The period from 1955 to 1959 marked a low point in the activities of the extreme right in America. Senator Joseph McCarthy had finished a poor second in his nationally televised duel with the U.S. Army and its counsel, Joseph Welch, and his career in the headlines came to a dismal finish when his fellow senators condemned him in late 1954. The John Birch Society was organized in December 1958 but had not yet achieved national notoriety. Merwin K. Hart, Billy James Hargis, Carl McIntire, and many other right-wing stalwarts were busy during this period, but they received comparatively little publicity and the ordinary citizen hardly knew they existed.

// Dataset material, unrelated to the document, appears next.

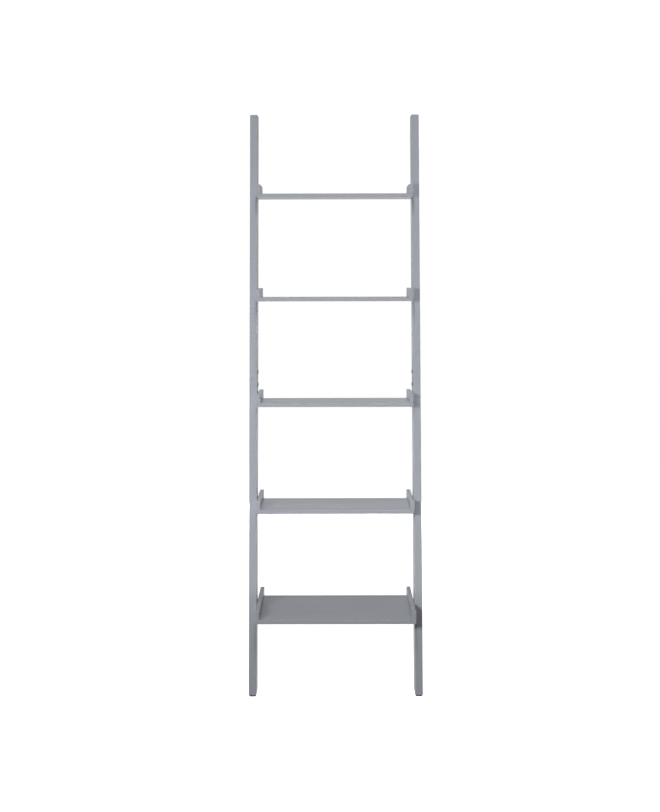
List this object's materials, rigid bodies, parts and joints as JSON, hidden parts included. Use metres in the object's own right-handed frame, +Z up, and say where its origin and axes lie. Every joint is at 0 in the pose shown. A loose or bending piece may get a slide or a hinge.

It was during this period of relative quiescence that a California businessman named Willis Carto started a monthly newsletter called Right. With the organization "Liberty and Property" listed as publisher, it lasted only about five years, from late 1955 to late 1960. Summarizing materials from a large number of rightwing sources, throughout most of its existence the ideological line of Right placed major emphasis on anti-Communism and conspiracy theories, delivered in a style that prevails in Liberty Lobby publications today.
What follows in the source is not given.